A scuplture honouring Durham miners. ‘Collective memory is helping to reinvent the ethos of mutual assistance that defined the 20th-century Durham coalfield.’ Photograph: Richard Saker/The Guardian

In one of his most recent works, the renowned Italian anthropologist Vito Teti argues that the social value of nostalgia has been underrated and misunderstood. “It’s not about imagining a return to the past,” he writes at the beginning of Nostalgia: Anthropology of a Feeling in the Present. “We can never turn around and go back. It’s about regarding the past with pietas [dutiful respect] for that which was and wasn’t, and also with consideration, perhaps via possible utopias, for the unrealised potential of men and women who once existed.”

Prof Teti has explored such ideas in relation to his home region of Calabria, where a long history of migration has created towns which could be thought of as prototype “left-behind” communities. His insights have now been deployed in research by a group of University College London academics, focused on the north-east of England. In Social Infrastructure and Left Behind Places, which will be published next month, a persuasive case is made for “productive nostalgia” in places that have not been treated kindly by the 21st century.

Undertaking a “deep place” study of Sacriston – a former mining village that is still attempting to recover from de-industrialisation – the authors provide a stirring account of placemaking against the odds.

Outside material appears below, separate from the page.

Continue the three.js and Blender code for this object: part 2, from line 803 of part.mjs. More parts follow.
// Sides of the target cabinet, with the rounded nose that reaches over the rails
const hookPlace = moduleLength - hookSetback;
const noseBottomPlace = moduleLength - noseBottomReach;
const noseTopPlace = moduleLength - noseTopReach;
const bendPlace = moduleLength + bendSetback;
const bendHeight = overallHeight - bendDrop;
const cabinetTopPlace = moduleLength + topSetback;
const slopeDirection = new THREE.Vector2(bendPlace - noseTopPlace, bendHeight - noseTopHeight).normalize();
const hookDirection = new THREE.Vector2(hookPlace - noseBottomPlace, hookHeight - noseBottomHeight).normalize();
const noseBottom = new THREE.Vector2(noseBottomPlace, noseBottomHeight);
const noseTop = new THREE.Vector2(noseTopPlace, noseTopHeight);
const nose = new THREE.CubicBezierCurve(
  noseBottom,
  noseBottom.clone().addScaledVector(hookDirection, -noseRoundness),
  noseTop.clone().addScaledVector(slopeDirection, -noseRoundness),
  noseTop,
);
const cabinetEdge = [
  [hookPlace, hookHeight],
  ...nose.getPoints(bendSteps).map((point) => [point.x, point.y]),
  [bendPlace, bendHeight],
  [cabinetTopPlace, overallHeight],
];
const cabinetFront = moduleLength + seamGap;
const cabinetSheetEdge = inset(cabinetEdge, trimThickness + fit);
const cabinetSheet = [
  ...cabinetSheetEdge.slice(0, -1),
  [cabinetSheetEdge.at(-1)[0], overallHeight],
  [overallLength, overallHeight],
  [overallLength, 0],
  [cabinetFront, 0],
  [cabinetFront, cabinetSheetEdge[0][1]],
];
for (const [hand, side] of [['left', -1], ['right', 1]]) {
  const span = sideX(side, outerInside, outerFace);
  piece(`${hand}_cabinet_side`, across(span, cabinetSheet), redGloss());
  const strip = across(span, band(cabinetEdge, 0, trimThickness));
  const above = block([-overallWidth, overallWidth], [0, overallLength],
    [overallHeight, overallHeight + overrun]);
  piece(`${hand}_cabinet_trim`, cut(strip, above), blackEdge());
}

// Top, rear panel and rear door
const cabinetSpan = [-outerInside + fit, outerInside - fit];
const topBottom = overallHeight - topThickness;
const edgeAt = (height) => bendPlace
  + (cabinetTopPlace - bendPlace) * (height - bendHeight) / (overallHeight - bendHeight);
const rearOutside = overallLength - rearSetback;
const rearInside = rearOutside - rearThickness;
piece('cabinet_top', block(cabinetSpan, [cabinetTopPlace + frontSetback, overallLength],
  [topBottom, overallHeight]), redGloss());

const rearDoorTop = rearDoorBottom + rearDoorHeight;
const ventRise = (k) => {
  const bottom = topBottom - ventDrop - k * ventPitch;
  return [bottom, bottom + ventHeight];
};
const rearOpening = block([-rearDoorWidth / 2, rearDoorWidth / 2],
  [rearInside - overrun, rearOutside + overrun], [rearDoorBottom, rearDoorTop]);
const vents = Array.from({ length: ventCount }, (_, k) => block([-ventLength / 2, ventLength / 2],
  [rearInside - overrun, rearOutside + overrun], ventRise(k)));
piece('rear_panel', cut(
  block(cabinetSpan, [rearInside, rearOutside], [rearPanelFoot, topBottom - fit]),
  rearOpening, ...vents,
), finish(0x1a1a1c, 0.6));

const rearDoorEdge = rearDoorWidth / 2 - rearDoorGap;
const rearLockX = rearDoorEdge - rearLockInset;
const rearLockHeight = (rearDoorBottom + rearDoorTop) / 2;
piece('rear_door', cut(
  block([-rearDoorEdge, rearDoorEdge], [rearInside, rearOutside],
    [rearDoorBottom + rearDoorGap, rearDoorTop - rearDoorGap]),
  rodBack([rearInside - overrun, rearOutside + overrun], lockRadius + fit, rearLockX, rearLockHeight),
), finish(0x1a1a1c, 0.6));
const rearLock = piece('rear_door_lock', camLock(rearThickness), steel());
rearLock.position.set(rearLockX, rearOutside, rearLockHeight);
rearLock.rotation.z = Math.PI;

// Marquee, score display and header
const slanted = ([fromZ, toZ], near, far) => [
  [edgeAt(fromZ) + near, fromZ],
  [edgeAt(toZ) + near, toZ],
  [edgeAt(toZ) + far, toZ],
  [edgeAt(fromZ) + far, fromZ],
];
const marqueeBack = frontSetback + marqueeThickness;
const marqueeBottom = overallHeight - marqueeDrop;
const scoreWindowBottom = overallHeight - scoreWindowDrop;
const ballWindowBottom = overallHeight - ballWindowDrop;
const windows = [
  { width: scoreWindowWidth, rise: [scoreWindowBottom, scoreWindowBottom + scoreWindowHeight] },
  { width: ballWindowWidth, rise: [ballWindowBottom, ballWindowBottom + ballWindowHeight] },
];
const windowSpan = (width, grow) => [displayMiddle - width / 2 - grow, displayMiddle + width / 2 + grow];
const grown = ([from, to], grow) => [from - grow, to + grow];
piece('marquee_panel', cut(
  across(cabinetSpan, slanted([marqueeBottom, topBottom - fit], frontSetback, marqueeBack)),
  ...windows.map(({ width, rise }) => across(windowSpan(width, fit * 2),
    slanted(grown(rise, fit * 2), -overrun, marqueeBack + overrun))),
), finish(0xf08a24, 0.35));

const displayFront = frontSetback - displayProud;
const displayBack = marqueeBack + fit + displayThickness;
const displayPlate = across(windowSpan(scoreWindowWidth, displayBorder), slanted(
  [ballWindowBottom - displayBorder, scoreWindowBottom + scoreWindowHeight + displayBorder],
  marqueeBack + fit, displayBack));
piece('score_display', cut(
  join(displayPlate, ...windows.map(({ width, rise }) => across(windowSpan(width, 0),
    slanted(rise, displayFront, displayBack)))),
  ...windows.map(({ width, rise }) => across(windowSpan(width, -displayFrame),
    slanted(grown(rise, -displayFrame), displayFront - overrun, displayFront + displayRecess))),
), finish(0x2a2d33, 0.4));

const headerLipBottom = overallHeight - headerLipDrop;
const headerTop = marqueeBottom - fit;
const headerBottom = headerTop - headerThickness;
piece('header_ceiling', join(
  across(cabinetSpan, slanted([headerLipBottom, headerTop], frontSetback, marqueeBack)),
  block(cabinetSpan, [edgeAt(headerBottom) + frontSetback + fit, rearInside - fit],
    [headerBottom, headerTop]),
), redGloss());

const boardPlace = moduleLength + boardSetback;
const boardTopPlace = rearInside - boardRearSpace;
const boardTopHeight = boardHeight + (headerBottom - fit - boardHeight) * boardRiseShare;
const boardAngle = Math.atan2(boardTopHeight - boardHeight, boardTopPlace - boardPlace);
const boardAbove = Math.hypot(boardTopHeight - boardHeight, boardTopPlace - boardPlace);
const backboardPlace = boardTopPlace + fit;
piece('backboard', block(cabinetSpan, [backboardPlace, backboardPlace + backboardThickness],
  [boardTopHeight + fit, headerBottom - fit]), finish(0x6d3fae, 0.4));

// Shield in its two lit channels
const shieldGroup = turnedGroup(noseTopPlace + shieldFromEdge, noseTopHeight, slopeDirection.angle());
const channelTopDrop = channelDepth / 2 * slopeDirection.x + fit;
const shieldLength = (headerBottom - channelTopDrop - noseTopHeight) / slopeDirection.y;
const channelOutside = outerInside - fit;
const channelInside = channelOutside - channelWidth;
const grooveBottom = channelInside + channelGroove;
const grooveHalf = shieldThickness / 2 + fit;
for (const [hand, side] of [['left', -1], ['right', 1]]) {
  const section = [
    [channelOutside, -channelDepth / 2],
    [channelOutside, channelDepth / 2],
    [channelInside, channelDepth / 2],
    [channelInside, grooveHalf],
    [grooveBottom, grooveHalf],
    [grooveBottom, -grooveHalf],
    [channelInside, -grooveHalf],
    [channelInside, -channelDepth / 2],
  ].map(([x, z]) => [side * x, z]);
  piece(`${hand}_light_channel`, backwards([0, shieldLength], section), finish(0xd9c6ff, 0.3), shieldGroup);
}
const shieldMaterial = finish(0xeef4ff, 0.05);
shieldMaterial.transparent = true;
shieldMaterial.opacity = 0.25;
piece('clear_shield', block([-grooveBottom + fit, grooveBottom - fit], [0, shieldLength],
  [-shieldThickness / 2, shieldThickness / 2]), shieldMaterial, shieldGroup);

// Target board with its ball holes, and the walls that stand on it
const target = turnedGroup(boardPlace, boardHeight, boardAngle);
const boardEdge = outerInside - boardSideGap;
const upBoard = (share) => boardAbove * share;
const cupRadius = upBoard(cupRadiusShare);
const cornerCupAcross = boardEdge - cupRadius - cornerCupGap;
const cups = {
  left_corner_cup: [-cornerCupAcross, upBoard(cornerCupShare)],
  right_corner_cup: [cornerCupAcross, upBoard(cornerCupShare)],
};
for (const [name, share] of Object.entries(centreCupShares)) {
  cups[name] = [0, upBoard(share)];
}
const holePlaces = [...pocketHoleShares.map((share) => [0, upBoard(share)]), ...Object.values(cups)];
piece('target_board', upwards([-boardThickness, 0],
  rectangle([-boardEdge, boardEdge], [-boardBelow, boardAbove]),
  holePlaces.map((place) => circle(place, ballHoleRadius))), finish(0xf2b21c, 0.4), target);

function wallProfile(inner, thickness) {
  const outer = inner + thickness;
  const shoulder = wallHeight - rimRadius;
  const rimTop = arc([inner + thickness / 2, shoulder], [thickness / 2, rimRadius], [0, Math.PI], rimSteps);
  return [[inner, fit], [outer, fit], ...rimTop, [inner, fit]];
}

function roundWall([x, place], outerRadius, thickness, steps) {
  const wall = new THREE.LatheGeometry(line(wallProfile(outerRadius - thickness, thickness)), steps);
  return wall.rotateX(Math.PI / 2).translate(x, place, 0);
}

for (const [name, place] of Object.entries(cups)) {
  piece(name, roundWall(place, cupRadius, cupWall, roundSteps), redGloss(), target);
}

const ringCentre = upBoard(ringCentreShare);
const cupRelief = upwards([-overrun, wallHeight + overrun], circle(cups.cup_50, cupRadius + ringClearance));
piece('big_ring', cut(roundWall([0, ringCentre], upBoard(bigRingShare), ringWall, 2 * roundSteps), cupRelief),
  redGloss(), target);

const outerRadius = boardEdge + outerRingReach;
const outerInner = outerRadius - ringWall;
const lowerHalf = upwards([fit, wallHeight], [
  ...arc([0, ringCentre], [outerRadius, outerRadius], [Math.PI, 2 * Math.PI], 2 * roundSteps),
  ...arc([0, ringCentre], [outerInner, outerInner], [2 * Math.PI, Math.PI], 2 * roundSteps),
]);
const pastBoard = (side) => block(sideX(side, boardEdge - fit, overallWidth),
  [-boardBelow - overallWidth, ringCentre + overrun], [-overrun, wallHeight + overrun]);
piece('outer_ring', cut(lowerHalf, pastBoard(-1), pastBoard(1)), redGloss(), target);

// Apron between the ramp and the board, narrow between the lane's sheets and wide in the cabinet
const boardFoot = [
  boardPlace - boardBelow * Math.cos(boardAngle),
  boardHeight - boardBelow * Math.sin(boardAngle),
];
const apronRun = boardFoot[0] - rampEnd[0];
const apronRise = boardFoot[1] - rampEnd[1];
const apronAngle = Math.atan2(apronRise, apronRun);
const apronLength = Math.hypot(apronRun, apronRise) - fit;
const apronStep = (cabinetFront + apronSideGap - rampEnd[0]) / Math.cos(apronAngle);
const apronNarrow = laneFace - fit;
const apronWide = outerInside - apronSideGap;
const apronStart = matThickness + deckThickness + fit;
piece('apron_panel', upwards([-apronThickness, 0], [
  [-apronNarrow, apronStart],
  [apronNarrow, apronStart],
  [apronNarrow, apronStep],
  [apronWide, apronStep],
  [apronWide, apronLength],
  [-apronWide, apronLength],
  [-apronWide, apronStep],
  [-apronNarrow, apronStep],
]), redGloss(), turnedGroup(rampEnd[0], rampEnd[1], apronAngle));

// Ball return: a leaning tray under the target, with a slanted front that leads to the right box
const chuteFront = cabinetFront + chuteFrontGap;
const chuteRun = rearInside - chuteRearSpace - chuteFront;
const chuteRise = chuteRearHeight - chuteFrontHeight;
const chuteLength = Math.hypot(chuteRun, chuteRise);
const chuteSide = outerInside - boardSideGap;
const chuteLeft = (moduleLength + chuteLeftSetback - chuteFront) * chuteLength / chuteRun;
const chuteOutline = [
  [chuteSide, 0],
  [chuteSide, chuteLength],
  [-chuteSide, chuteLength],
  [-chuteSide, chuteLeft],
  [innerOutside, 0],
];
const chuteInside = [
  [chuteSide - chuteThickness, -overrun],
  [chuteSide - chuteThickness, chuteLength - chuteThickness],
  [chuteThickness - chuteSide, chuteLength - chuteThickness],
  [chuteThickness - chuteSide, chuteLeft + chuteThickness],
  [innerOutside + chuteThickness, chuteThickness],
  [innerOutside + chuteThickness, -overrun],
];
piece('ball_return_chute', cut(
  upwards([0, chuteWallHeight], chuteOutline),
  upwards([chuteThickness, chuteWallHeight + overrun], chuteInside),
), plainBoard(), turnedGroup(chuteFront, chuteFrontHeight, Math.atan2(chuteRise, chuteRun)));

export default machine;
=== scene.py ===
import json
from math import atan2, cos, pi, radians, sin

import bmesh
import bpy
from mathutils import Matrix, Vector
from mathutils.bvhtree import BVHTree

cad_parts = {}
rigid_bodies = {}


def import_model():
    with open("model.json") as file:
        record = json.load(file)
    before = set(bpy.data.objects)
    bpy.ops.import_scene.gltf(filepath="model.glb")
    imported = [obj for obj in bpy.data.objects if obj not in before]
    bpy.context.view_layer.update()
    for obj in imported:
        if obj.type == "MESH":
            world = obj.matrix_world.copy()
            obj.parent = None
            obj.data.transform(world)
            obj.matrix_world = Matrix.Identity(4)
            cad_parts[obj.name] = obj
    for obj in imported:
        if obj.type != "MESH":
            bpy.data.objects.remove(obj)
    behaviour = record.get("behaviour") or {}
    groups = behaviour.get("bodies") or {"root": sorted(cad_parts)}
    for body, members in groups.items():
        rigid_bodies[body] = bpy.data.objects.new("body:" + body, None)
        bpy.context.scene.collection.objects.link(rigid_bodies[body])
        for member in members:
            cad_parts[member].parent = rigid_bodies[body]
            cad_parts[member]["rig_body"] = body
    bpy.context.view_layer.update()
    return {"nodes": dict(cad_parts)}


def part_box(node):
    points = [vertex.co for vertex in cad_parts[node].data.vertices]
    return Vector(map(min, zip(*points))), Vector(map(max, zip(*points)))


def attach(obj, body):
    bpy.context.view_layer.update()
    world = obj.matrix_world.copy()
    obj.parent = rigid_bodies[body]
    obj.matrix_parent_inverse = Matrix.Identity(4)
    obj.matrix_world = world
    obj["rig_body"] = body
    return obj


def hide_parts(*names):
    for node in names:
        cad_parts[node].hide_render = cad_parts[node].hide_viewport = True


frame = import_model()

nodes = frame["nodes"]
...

Their conclusions are both uplifting and challenging. The study features a remarkable Edwardian map, illustrating the plethora of communal institutions that once stitched together the village’s social life. Churches, chapels and the union lodge were eventually supplemented by a library and reading room, cinemas and the pivotal Co-op store. Funding for these institutions was principally raised by the miners themselves, and they were a deep source of pride and self-affirmation. But by the early 2000s they had mostly disappeared and the splendidly appointed Co-op building was derelict.

A familiar story and a sad one. But in Sacriston, collective memory is helping to reinvent the ethos of mutual assistance that defined the 20th-century Durham coalfield. A successor building to the old literary institute has opened to host new cultural activity, its forecourt featuring an old colliery pit-wheel. The Co-op building has been successfully taken over by a community interest company. Social enterprises working within it now provide services such as a boxing gym, out-of-school activities and a woodworking training course.

Admirable as they are, the economics of sustaining these initiatives is precarious in the extreme. The study recommends a new focus on ongoing revenue support for such social enterprises, but perhaps the most important takeaway is the importance of local “placemakers” who know the contours of their community, are passionately committed to its long-term future, and have chosen to stay when it might have been easier to leave. Devolving centralised power and influence downwards to them is the first prerequisite of meaningful regeneration.

In another of his books, Stones into Bread, Prof Teti suggests that the act of “staying behind” can be as adventurous and brave as travelling and starting afresh somewhere else. That is also a neglected truth. In communities showing resilience in the face of harsh circumstances, those who stay or return home deserve to be better supported. Following the depressingly hollow outcomes of Tory levelling up, the experience of Sacriston points to a better way.